_Set exercise_
Copy out exactly the lines from the start of the data to the line containing "from FreeCAD import". Include both.

_Data excerpt_

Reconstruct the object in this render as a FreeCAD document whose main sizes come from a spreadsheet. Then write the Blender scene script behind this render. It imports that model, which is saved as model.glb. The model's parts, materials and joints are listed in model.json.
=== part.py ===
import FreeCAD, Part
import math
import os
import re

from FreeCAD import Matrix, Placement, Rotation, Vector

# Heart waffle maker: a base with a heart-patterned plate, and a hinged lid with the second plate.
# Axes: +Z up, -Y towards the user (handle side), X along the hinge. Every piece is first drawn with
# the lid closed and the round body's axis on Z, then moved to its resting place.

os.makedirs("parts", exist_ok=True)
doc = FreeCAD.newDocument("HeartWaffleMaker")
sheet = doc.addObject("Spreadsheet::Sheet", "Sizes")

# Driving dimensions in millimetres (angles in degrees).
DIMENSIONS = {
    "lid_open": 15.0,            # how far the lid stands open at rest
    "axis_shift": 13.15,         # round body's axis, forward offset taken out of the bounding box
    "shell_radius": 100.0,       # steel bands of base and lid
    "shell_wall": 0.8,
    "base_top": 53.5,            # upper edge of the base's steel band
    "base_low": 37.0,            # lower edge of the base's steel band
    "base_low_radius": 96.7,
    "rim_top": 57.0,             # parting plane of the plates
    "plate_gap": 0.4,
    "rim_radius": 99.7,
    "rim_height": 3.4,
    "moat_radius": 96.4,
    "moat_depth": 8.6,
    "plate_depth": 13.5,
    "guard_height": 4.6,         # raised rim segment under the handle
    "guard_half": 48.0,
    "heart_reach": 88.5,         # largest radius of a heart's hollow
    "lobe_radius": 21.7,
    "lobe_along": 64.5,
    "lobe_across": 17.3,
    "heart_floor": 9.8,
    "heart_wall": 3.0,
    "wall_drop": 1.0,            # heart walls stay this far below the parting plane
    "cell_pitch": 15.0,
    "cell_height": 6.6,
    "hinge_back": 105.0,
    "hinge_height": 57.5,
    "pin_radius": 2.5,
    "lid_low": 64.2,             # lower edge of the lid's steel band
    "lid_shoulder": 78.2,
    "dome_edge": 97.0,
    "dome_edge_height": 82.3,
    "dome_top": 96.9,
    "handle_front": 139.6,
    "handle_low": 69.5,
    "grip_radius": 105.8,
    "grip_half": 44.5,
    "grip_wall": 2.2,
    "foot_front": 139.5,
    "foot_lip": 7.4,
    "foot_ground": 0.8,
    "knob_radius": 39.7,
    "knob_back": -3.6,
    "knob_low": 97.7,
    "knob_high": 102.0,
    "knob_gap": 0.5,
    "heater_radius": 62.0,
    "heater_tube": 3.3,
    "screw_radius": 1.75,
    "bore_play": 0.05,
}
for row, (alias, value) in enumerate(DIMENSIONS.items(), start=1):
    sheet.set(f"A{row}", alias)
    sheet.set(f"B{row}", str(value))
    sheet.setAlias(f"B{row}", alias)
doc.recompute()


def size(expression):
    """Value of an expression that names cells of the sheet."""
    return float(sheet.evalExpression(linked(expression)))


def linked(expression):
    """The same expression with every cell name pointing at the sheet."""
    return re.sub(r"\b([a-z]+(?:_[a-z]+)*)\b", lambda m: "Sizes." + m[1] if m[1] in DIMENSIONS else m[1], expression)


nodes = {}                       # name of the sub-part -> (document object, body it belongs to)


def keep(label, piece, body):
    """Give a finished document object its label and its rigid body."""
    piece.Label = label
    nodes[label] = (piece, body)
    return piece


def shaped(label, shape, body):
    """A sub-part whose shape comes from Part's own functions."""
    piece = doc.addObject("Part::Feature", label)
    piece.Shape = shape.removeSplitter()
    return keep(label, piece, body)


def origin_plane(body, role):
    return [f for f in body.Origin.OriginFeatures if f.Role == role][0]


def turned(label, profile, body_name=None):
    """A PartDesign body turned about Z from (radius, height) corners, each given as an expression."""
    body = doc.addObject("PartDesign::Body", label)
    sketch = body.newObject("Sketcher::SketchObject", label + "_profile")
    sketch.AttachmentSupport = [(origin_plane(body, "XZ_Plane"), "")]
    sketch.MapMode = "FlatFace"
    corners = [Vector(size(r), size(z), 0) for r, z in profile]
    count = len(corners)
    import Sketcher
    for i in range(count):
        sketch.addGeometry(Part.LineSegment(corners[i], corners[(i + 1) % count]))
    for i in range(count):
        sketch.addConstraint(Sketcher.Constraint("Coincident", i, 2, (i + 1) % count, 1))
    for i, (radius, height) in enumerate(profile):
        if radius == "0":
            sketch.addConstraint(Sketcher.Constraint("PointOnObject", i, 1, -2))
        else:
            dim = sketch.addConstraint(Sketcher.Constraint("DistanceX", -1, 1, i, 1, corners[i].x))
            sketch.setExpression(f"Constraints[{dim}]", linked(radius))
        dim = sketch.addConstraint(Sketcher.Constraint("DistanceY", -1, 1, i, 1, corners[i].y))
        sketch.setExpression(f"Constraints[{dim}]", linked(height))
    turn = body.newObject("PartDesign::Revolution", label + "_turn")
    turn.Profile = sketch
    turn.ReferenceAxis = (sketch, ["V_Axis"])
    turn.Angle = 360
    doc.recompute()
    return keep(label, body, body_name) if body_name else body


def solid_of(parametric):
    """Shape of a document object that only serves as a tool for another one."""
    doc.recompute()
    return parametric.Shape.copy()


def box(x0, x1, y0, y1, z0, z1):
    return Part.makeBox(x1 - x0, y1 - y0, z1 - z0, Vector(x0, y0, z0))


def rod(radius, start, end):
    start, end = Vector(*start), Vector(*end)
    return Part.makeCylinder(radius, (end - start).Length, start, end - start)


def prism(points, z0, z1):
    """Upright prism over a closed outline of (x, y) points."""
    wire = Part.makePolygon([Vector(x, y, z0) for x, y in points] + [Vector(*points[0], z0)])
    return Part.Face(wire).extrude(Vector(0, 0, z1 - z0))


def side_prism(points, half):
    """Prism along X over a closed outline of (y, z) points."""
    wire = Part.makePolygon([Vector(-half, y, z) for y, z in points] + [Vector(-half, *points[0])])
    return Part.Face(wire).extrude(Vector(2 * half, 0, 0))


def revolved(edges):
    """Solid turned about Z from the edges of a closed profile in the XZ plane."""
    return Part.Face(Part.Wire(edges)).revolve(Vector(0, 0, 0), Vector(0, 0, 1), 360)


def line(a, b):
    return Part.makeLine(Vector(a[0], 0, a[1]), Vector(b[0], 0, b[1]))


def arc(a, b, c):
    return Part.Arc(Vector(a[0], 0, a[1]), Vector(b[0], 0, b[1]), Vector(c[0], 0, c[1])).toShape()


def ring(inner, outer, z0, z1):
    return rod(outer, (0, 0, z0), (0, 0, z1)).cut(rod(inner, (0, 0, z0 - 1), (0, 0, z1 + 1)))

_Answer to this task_
Reconstruct the object in this render as a FreeCAD document whose main sizes come from a spreadsheet. Then write the Blender scene script behind this render. It imports that model, which is saved as model.glb. The model's parts, materials and joints are listed in model.json.
=== part.py ===
import FreeCAD, Part
import math
import os
import re

from FreeCAD import Matrix, Placement, Rotation, Vector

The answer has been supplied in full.